Selon lui, l’intensité d’usage des immeubles constitue un levier important du Smart Building : « Il faut regarder comment muter les bâtiments vers des utilisations multiples. Par exemple, une salle de réunion pourrait tout à fait être est occupée en journée par les salariés d’une entreprise et le soir par des associations municipales ou privées. » En cela deux choses peuvent aider : une logistique assistée par outil numérique, mais aussi une conception vertueuse dès l’origine qui prévoit la multiplicité des usages.
« Cela rejoint la question du Zéro Artificialisation Net (ZAN), un gros enjeu pour les collectivités, reprend Jean-Marie Moreau.

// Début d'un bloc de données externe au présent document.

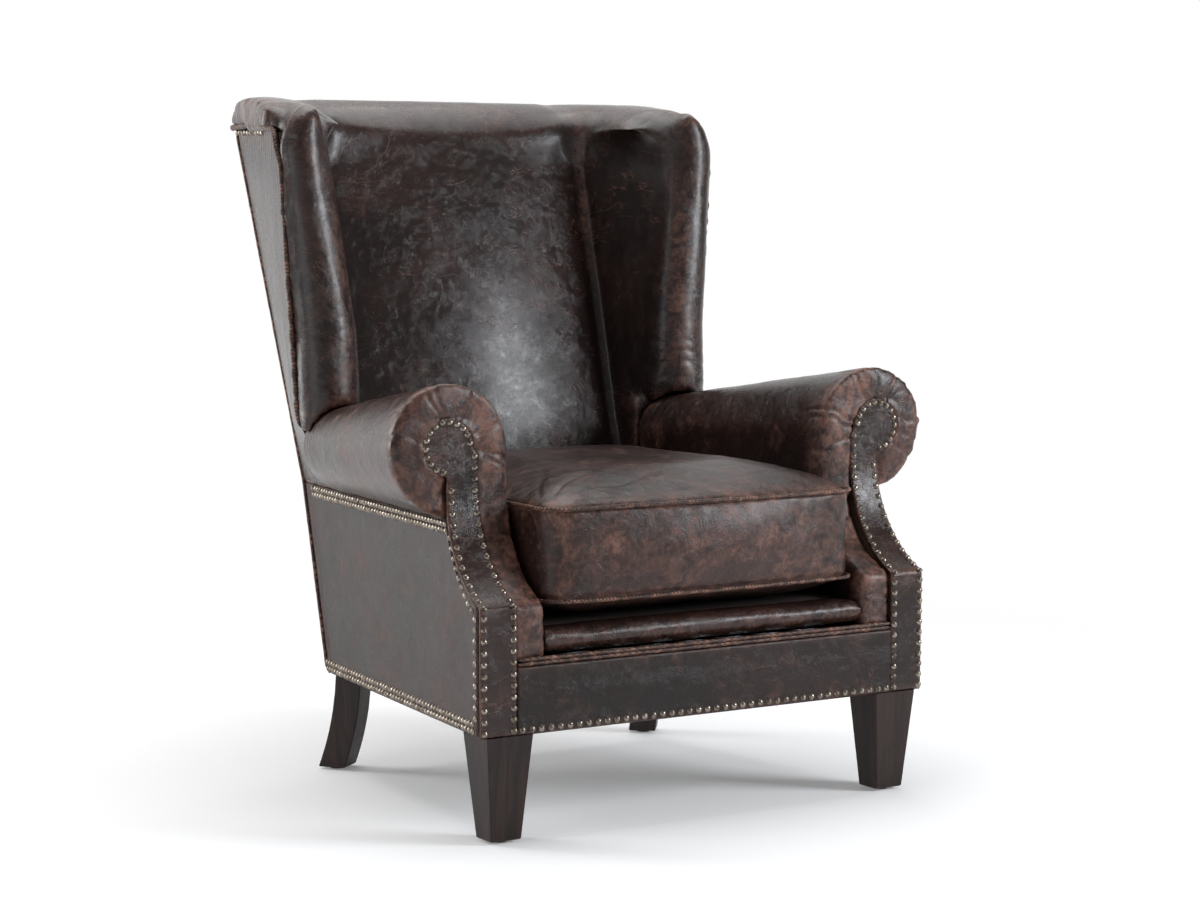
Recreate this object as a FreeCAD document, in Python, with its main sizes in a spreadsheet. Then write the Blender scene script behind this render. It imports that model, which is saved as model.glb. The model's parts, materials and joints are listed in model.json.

On a cette problématique d’étalement urbain à résoudre, il faut redensifier la ville tout en préservant la qualité des bâtiments au niveau des dépenses énergétiques. » Et Olivier Sellès, directeur d’Upstairs, d’affirmer : « En doublant l’intensité d’usage des immeubles les plus récents, on pourrait fermer une bonne partie des bâtiments les plus obsolètes du parc immobilier tertiaire. »
Des obligations légales
Et nous n’en serions qu’aux prémices de ces mutations. « Les propriétaires bailleurs ont conscience des enjeux, ils ont un besoin impérieux d’améliorer leur attractivité auprès des locataires et d’offrir des bâtiments vertueux aux coûts maitrisés », estime Olivier Sellès. Si aujourd’hui les immeubles intelligents restent encore peu nombreux, l’expert les voit se généraliser dans les 15 prochaines années grâce à une « ringardisation » accélérée de ceux qui n’auraient pas pris ce tournant.
« Les propriétaires de portefeuilles immobiliers vont avoir besoin de verdir leurs actifs, soit en se débarrassant des bâtiments non-vertueux pour ne garder que les immeubles performants ; ou alors en rénovant leurs biens, explique-t-il. Les solutions très rapidement implémentables, y compris en site occupé, sont celles promises par les outils numériques. » En intégrant les bons éléments, le pilotage des fonctions fondamentales autour de la température, de la ventilation ou encore des lumières, apportera un premier degré de maitrise de l’énergie et améliorera sensiblement la dimension verte du bâtiment. Moins cher et plus rapide que des travaux d’isolation, en somme.
Et ce n’est pas le seul critère à prendre en compte, la loi va de toutes façons forcer le marché à réagir : le décret BACS (Building Automation and Control Systems) impose dès 2027 des obligations pour les bâtiments tertiaires concernant l’installation de systèmes de gestion automatisée de la performance énergétique.
Vers une généralisation du Smart Building
Mais nos logements seront-ils Smart, eux aussi ? « Il y aura une répercussion », présage Olivier Sellès, qui voit une porosité de plus en plus forte entre la vie professionnelle et personnelle. Pour Gildas Chauveau de Vallat, président de Createam, filiale de Spirit dédiée aux outils numériques immobiliers, se pose la question des bâtiments convertibles :
« On a de plus en plus besoin d’immeubles pivotables. De structures immobilières dont les cloisons peuvent aisément être changées en fonction des locataires qui y résident : couper un appartement en deux ou au contraire l’agrandir. Ce sont des typologies d’habitat qui vont émerger à l’avenir », prédit-il. Le tout afin d’éviter les démolitions et reconstructions à la chaîne, et de réduire, c’est le but premier, les émissions de gaz à effet de serre.